Shore Capital's Clive Black and Darren Shirley are not fans of either stock, but they say after Thursday's update that "we should be able to put to bed one way or another whether or not Morrison is likely to bid for Ocado."
Morrisons' shares rang up a 5.5p gain to 268.5p and were further boosted by news that Invesco Perpetual fund manager and investment guru Neil Woodford had upped his stake to 7.69 per cent. Ocado picked up 3.5p to 138p.
The markets were deathly quiet - no new European or US data meant traders could be forgiven for falling asleep at their desks. The market moved sideways for much of the day but ended the day up 20.05 points to 6503.63 – the highest since 12 December 2007 and was 10.27 per cent up on the beginning of the year.
The only economic data out there was higher-than-expected inflation numbers on Chinese government spending which weighed on the banking and mining sectors. Barclays, down 7.1p to 311.5p, and Royal Bank of Scotland, 4.9p weaker at 301.3p, were some of the worst performers.
Software scribblers at Bank of America Merrill Lynch took the red pen to Sage yesterday amid concerns of its foray in to cloud computing.
The "cloud" — a network of remote internet servers to manage and store data — is the big new trend and the software group has been trying to make its mark.
But the analysts think rival SAP's "aggressive push to accelerate growth in its cloud business" with a €2 billion (£1.7 billion) revenue target by 2015 looks more promising. They think the market "should remain sceptical (on Sage)… given that historically very few companies have managed to transform themselves… to credible cloud players."
Aggressive share buybacks could affect the stock's liquidity and Bank of America's tech team slashed the stock's rating from neutral to underperform with a 330p price target for the shares.
The shares lost 7.5p to 341.9p — ending near the bottom of the blue chip index.
Staying on the tech theme, over on the mid-tier index, Anite dialled up a 25p loss to 130p, after its update spooked investors with a cautious outlook.
There was better news for London Stock Exchange after UBS upped its share price target to 1,350p and the shares added 9p to 1392p.
But analysts at UBS were not so keen on broker Icap and said "volume declines could be material as clearing becomes compulsory, costs increase and users turn to futures." They rate the shares of the group, which was founded and run by Michael Spencer, a sell with a 305p price target for stock that is down 12.4p to 330.2p.

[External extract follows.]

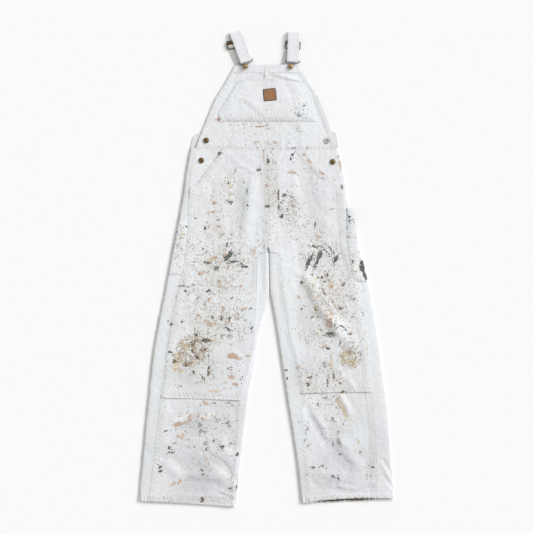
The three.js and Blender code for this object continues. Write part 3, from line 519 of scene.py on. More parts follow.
# Drops and dashes that fell on the cloth: centre x, y, half width and half height of where they
# lie, how many, half length and half width of the longest, angle and its spread, colours.
DARK, BROWN, GOLD = ("slate", "slate", "umber"), ("rust", "umber", "olive"), ("ochre", "olive", "rust")
THROWN = [
    (-120, 210, 60, 70, 40, 4, 0.9, 60, 60, BROWN), (-110, 235, 24, 34, 44, 5, 1.0, 110, 40, GOLD),
    (-125, 110, 80, 60, 80, 4.6, 0.9, 40, 70, BROWN), (-125, 50, 85, 50, 76, 4.6, 1.1, 30, 60, DARK),
    (-130, 60, 90, 60, 130, 5, 0.9, 30, 60, GOLD), (-130, 10, 90, 45, 120, 5, 0.9, 30, 60, BROWN),
    (-160, -30, 90, 40, 130, 5, 0.8, 20, 70, GOLD), (-140, -100, 90, 70, 150, 5, 0.9, 70, 60, BROWN),
    (-140, -90, 95, 75, 200, 6, 0.8, 60, 60, GOLD), (-150, -90, 95, 75, 64, 2.6, 1.1, 20, 80, DARK),
    (-130, -170, 90, 50, 100, 4.6, 0.9, 80, 50, BROWN), (-130, -170, 90, 50, 60, 3.6, 1.2, 80, 50, DARK),
    (-130, -165, 80, 40, 90, 5, 1.0, 60, 50, GOLD), (-215, -235, 42, 44, 170, 6.5, 1.5, 120, 60, GOLD),
    (-200, -225, 46, 46, 110, 7, 1.2, 140, 45, BROWN),
    (-212, -240, 46, 46, 90, 6.5, 1.5, 120, 40, ("cream", "ochre")),
    (-205, -225, 46, 48, 34, 4, 1.2, 140, 50, DARK), (-180, -290, 80, 36, 60, 6, 0.9, 100, 40, BROWN),
    (-110, -300, 50, 50, 30, 2.4, 1.1, 60, 70, DARK), (-200, -340, 90, 26, 30, 4, 0.8, 60, 70, BROWN),
    (150, 40, 66, 40, 56, 4.6, 1.1, 120, 40, DARK), (150, 60, 66, 50, 80, 5, 0.9, 120, 50, BROWN),
    (160, 30, 66, 50, 80, 5, 0.9, 120, 50, GOLD), (170, -40, 80, 40, 120, 5, 1.0, 30, 60, GOLD),
    (180, -90, 70, 60, 190, 6, 0.9, 120, 40, GOLD), (190, -120, 66, 70, 110, 5, 0.9, 120, 50, BROWN),
    (180, -150, 70, 60, 60, 3.8, 1.1, 130, 50, DARK), (150, -190, 60, 40, 80, 5, 0.9, 130, 60, BROWN),
    (240, -245, 32, 40, 110, 5.5, 1.5, 120, 60, GOLD), (236, -240, 36, 44, 50, 5, 1.2, 130, 50, BROWN),
    (235, -220, 40, 50, 30, 3, 1.1, 130, 60, DARK), (160, -300, 70, 50, 44, 3.4, 1.1, 80, 60, DARK),
    (150, -300, 70, 50, 70, 4.6, 0.9, 80, 60, GOLD), (120, -310, 50, 50, 44, 3.6, 1.0, 80, 60, BROWN),
    (240, -60, 40, 50, 50, 4.6, 0.9, 40, 60, GOLD), (16, 250, 17, 95, 120, 3.6, 0.8, 80, 50, BROWN),
    (16, 250, 17, 95, 40, 2.6, 0.7, 10, 60, DARK), (60, 190, 24, 30, 50, 4.8, 0.8, 0, 16, DARK),
    (64, 170, 30, 44, 80, 5, 0.8, 10, 40, GOLD), (66, 160, 34, 40, 60, 4.6, 0.9, 20, 50, BROWN),
    (110, 240, 60, 60, 34, 4, 0.9, 60, 60, BROWN), (90, 130, 50, 50, 60, 5, 0.9, 140, 50, BROWN),
    (168, 90, 50, 50, 60, 5, 0.9, 100, 60, GOLD), (100, 445, 19, 26, 50, 1.6, 1.0, 60, 70, DARK),
    (98, 470, 22, 14, 14, 2.6, 0.8, 0, 60, BROWN), (-90, 440, 60, 40, 34, 2.6, 0.7, 60, 80, BROWN),
    (0, 385, 110, 34, 56, 3.4, 0.7, 0, 40, BROWN), (-20, 384, 90, 24, 22, 1.6, 1.0, 0, 60, DARK),
    (-20, 440, 60, 30, 30, 2.6, 0.6, 90, 30, GOLD), (0, 350, 150, 12, 40, 3.6, 0.8, 0, 20, BROWN),
    (120, 290, 60, 40, 40, 4.6, 0.9, 140, 40, GOLD), (-180, -430, 80, 46, 56, 4, 1.2, 50, 60, BROWN),
    (-120, -470, 60, 50, 36, 3, 1.1, 10, 50, DARK), (-180, -510, 90, 60, 56, 3.6, 1.1, 60, 60, BROWN),
    (-180, -450, 80, 60, 34, 3.4, 1.5, 70, 60, ("grey",)), (-160, -590, 100, 40, 40, 3.4, 1.0, 60, 70, BROWN),
    (-96, -615, 24, 30, 26, 4, 1.0, 50, 60, BROWN), (190, -440, 34, 70, 24, 3.4, 1.2, 110, 40, DARK),
    (190, -450, 34, 70, 30, 3.6, 1.4, 110, 40, ("grey", "olive")),
    (150, -370, 60, 22, 44, 3.6, 1.1, 20, 50, BROWN),
    (130, -440, 40, 60, 18, 2.6, 1.1, 60, 60, DARK), (180, -590, 70, 40, 20, 3.4, 1.2, 30, 60, DARK),
    (270, -550, 50, 50, 20, 3.6, 1.0, 110, 50, BROWN), (236, 140, 9, 46, 20, 3.4, 1.0, 60, 60, DARK),
    (250, 20, 20, 50, 34, 4, 1.0, 60, 70, GOLD), (-246, 90, 14, 60, 30, 3.6, 1.1, 40, 60, DARK),
    (-250, 40, 14, 60, 34, 4, 1.1, 40, 60, GOLD), (-300, -130, 12, 80, 16, 2.8, 1.0, 60, 70, DARK),
    (-225, -656, 130, 9, 40, 3, 1.1, 60, 70, BROWN), (240, -653, 120, 8, 30, 2.8, 1.0, 60, 70, BROWN),
    (4, 60, 40, 90, 56, 3.6, 0.9, 70, 60, BROWN), (0, 0, 330, 620, 190, 2.2, 0.9, 60, 90, DARK),
    (0, 0, 330, 620, 200, 3, 0.9, 60, 90, BROWN), (0, 100, 260, 400, 140, 4, 1.1, 60, 90, ("cream",)),
    (-150, -120, 110, 150, 210, 6, 1.1, 60, 90, ("cream",)),
    (170, -130, 90, 160, 180, 6, 1.1, 110, 60, ("cream",)),
    (-150, -500, 110, 90, 50, 4, 1.1, 60, 90, ("cream",)),
]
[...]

The UK's biggest bookmaker Ladbrokes gained ground with plans for a new website after it struck a deal with online software firm Playtech. Ladbrokes was up 14.6p to 239.8p and Playtech rose 18.5p to 570p.
Over on AIM, a decision to defer a referendum on the future of offshore oil exploration in the Bahamas to allow Bahamas Petroleum to dig for oil helped it up 1.25p to 6p.

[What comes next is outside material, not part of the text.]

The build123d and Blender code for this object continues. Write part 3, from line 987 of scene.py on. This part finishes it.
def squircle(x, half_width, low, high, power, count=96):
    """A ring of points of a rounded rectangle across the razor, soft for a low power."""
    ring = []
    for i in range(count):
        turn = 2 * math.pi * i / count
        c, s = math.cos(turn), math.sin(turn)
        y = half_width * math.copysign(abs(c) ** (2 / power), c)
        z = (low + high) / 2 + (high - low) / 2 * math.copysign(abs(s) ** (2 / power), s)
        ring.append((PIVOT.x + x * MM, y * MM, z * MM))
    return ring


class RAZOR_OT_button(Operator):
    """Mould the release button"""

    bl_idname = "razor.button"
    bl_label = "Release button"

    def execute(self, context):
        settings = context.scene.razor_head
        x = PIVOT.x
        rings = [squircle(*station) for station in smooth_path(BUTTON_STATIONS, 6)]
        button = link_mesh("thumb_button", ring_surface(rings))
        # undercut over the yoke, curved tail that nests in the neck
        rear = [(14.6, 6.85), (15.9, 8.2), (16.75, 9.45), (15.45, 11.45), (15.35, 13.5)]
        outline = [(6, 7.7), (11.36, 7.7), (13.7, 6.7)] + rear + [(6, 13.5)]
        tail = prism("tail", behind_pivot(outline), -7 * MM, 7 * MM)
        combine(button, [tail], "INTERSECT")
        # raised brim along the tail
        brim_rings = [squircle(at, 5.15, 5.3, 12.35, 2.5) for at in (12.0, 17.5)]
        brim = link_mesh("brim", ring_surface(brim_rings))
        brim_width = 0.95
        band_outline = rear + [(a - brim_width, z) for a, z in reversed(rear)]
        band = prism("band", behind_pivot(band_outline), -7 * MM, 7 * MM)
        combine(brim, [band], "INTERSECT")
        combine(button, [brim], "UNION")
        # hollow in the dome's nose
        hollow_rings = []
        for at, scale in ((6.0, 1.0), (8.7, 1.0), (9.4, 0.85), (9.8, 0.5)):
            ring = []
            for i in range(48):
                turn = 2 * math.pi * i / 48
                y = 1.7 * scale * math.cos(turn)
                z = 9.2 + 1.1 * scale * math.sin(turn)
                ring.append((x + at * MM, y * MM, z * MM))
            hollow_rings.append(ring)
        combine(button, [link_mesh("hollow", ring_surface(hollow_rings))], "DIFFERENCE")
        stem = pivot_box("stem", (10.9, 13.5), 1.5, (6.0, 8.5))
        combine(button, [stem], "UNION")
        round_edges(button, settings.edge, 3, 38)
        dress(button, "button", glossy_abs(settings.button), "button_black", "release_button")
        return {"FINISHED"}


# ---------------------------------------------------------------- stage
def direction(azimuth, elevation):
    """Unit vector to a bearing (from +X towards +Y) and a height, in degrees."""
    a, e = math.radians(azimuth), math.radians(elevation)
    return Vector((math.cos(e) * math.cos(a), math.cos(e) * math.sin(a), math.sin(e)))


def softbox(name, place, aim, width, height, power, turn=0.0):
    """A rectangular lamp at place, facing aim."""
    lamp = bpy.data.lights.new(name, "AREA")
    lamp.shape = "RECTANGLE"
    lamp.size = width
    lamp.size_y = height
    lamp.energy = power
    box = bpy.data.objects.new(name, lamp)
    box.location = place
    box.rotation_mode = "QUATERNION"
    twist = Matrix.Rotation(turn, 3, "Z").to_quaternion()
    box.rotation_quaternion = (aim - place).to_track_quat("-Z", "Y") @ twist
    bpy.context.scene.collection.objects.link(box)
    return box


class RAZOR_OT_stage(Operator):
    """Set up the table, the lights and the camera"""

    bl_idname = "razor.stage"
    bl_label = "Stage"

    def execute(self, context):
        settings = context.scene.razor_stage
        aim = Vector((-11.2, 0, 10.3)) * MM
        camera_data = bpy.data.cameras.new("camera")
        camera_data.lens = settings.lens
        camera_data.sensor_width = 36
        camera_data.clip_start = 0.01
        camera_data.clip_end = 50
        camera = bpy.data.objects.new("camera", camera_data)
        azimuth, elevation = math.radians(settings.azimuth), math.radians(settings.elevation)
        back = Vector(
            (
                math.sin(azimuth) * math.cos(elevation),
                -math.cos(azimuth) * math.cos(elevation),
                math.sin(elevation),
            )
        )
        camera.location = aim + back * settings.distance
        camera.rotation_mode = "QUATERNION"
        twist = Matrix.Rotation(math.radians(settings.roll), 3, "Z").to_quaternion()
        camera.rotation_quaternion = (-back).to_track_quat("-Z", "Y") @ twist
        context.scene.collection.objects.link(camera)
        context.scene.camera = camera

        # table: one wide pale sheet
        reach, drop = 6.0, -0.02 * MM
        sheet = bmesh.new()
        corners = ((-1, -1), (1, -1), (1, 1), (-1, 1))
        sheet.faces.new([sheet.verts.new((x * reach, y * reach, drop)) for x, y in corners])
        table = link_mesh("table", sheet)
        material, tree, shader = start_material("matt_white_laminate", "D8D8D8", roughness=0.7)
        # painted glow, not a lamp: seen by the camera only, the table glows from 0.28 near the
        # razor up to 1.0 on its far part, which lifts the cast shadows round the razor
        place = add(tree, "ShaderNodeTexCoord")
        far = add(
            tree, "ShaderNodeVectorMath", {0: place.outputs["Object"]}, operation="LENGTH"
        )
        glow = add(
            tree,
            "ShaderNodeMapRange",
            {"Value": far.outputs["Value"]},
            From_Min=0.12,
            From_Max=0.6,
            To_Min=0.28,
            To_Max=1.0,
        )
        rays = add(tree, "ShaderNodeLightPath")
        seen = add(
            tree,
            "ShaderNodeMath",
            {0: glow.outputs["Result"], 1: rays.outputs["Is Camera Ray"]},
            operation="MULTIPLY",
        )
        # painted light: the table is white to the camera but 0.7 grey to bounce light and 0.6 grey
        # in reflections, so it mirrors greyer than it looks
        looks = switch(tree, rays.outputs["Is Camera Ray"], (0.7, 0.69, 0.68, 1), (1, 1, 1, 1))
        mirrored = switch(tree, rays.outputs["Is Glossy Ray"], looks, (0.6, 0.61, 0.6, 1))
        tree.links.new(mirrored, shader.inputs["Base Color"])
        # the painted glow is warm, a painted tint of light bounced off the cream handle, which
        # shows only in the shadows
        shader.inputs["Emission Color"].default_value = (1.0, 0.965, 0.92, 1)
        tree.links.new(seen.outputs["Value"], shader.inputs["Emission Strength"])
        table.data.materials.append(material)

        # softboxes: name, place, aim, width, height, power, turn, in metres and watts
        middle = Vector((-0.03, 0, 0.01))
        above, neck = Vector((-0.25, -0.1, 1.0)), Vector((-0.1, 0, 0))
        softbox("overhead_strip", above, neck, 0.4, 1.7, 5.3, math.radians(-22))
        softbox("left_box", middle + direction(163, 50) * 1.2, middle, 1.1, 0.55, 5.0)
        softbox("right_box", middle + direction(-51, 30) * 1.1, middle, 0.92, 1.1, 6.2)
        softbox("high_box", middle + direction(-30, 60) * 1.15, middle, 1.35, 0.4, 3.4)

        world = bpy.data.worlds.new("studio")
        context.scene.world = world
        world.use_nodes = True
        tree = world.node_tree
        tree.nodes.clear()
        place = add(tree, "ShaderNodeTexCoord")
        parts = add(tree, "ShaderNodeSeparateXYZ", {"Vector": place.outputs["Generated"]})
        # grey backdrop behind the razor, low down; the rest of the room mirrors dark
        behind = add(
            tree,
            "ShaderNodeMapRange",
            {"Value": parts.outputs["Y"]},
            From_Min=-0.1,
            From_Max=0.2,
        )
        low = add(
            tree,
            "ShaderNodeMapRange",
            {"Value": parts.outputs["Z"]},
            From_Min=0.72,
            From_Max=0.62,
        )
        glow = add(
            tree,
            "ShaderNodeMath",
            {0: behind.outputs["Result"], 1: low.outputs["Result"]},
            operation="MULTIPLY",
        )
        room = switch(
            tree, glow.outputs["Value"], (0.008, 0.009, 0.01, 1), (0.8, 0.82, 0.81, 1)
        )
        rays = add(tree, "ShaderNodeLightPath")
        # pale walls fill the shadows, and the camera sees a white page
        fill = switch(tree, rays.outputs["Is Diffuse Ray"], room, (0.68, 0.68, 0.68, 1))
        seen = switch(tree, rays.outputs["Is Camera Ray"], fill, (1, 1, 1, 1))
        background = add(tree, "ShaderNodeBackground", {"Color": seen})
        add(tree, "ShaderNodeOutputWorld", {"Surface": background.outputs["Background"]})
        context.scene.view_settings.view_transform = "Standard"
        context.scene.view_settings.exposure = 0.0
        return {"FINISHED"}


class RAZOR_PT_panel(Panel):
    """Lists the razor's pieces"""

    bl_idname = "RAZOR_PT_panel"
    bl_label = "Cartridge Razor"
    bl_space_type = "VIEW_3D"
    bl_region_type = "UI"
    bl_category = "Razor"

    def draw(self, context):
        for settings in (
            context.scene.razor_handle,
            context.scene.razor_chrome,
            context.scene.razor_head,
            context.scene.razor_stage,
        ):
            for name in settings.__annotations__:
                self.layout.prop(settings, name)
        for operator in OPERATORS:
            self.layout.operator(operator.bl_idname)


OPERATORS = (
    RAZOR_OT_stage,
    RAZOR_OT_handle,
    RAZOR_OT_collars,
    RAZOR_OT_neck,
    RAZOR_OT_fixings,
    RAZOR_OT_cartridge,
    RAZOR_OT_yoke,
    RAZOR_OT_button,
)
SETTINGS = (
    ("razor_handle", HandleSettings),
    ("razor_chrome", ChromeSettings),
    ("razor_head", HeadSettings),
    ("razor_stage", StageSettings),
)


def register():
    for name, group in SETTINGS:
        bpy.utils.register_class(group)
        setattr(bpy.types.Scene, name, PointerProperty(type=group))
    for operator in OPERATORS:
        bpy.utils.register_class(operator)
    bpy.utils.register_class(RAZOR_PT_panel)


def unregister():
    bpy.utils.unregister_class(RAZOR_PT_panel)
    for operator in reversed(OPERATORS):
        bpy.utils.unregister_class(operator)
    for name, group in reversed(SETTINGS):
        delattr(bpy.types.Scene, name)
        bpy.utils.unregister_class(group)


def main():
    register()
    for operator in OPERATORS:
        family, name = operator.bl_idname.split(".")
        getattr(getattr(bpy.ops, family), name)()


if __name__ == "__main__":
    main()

Berkeley Mineral Resources will announce that production is now expected before the year end at its processing plant in Zambia. The shares were static at 2.42p.

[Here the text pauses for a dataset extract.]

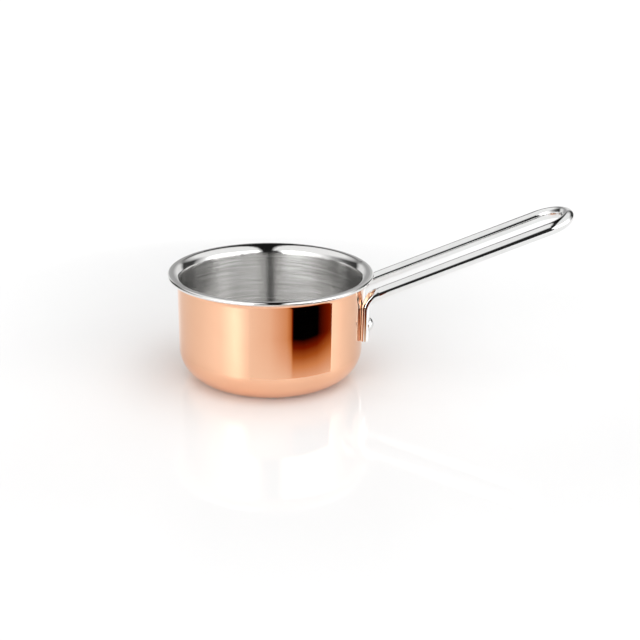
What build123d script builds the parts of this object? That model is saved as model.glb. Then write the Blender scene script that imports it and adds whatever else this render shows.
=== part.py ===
from build123d import *
from math import asin, atan, cos, degrees, pi, radians, sin, tan
import os

# A small copper saucepan. The bowl is a laminate of three metals: a copper skin outside, an
# aluminium core, and a stainless steel liner inside that rolls over the top as a flared rim.
# The handle is one bent steel rod, riveted to the wall through its two flattened ends.
#
# Frame: origin at the centre of the base, +Z up along the bowl's axis, handle towards +X.
# All sizes in millimetres.

# Bowl
inside_radius = 45.0
total_height = 54.5
corner_radius = 14.8       # outside of the curve from base to wall
flare_radius = 5.0         # inside of the curve from wall to rim
rim_radius = 51.8
skin_thickness = 0.4
core_thickness = 1.1
liner_thickness = 0.5

# Handle
wire_diameter = 6.0
leg_spacing = 24.6         # centre to centre, and the width of the loop at its far end
rise_angle = 21.4          # degrees above the horizontal
rise_height = 42.2         # where the line of the legs would meet the wall's tangent
loop_reach = 147.4         # from the bowl's axis to the middle of the rod at the loop's end
bend_radius = 10.9         # outside of the bend down to the wall
crease_radius = 0.8        # inside of the same bend, where the rod is hammered thin

# Flattened ends
tab_width = 8.4
tab_thickness = 3.8
tab_bottom_height = 21.4
hammer_play = 0.04         # keeps the hammered faces clear of the round rod

# Rivets
rivet_height = 29.4
shank_diameter = 4.0
outer_head_radius = 3.45
outer_head_rise = 2.1
outer_head_edge = 0.3      # height of the head's upright edge
inner_head_radius = 4.0
inner_head_rise = 1.1
inner_head_edge = 0.4

# Worked out from the sizes above
wall_thickness = skin_thickness + core_thickness + liner_thickness
outside_radius = inside_radius + wall_thickness
base_radius = outside_radius - corner_radius
flare_center_radius = inside_radius + flare_radius
flare_center_height = total_height - flare_radius
wire_radius = wire_diameter / 2
leg_offset = leg_spacing / 2
tab_face_radius = outside_radius + tab_thickness
tab_angle = degrees(asin(leg_offset / (outside_radius + tab_thickness / 2)))
left, right = -1, 1        # sides of the bowl as seen along the handle, -Y and +Y

os.makedirs("parts", exist_ok=True)


def radial(side, turn=0):
    """Unit vector from the bowl's axis towards one tab, turned about Z by an extra angle."""
    angle = radians(side * tab_angle + turn)
    return Vector(cos(angle), sin(angle), 0)


def upright_plane(side, radius, height):
    """Plane through the bowl's axis and one tab: local X out from the bowl, local Y up."""
    origin = radial(side) * radius + Vector(0, 0, height)
    return Plane(origin=origin, x_dir=radial(side), z_dir=radial(side, -90))


def layer_surface(depth):
    """Base, corner, wall and flare at a depth below the outside, from the axis to the lip."""
    with BuildLine() as surface:
        Line((0, depth), (base_radius, depth))
        bend = CenterArc((base_radius, corner_radius), corner_radius - depth, -90, 90)
        wall = Line(bend @ 1, (outside_radius - depth, flare_center_height))
        CenterArc(
            (flare_center_radius, flare_center_height),
            flare_center_radius - (wall @ 1).X,
            180,
            -90,
        )
    return surface.wire()


def layer_section(outer_depth, inner_depth):
    """Half section of one layer of the laminate, between two depths below the outside."""
    outer = layer_surface(outer_depth)
    inner = layer_surface(inner_depth)
    with BuildSketch() as section:
        with BuildLine():
            add(outer)
            add(inner)
            Line(outer @ 0, inner @ 0)
            Line(outer @ 1, inner @ 1)
        make_face()
    return section.sketch


# Holes for both rivets, drilled out through the wall and the tabs from the bowl's axis.
with BuildPart() as rivet_holes:
    for side in (left, right):
        with BuildSketch(Plane(origin=(0, 0, rivet_height), z_dir=radial(side))):
            Circle(shank_diameter / 2)
        extrude(amount=rim_radius)

# Copper skin, drawn over the core. It ends under the flare, behind the steel lip.
with BuildPart() as copper_skin:
    with BuildSketch(Plane.XZ):
        add(layer_section(0, skin_thickness))
    revolve(axis=Axis.Z)
    add(rivet_holes.part, mode=Mode.SUBTRACT)

copper_skin.part.label = "copper_skin"
export_step(copper_skin.part, "parts/copper_skin.step")

# Aluminium core, shut in between the skin, the liner and the lip.
with BuildPart() as aluminium_core:
    with BuildSketch(Plane.XZ):
        add(layer_section(skin_thickness, skin_thickness + core_thickness))
    revolve(axis=Axis.Z)
    add(rivet_holes.part, mode=Mode.SUBTRACT)

aluminium_core.part.label = "aluminium_core"
export_step(aluminium_core.part, "parts/aluminium_core.step")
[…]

Biofutures has raised £32.5m via share placement in conjunction with its proposed acquisition of Malaysian biofuels specialist Platinum NanoChem and the shares returned from suspension and added 3.72p to 6.82p.
Buy: KIRKLAND LAKE GOLD
Snap up shares in Kirkland, Investec urges. The broker gives a target price for the precious metal explorer of 692p a pop - almost double the present price of 369p - and says yesterday's "weak" third-quarter numbers "are not reflective". Investec adds that Kirkland "is close to delivering the growth turnaround it has been targeting".
Sell: RENTOKIL INITIAL
Liquidate your holding in Rentokil, Canaccord Genuity advises. The broker is expecting 7 per cent profit growth from the Queen's ratcatcher, assuming a "smaller loss" at courier unit City Link. But "the scope for a meaningful improvement in profitability is limited". Shares are 90.5p with a 72p target.
Hold: HYDROGEN GROUP
Cantor Fitzgerald wants us to hang on to shares in Hydrogen, giving a target price to match the current price of 93.5p. The broker says there are "reasons to be positive" about the recruitment group, with management highlighting "a pick-up in trading towards the end of the year". But "caution is still warranted".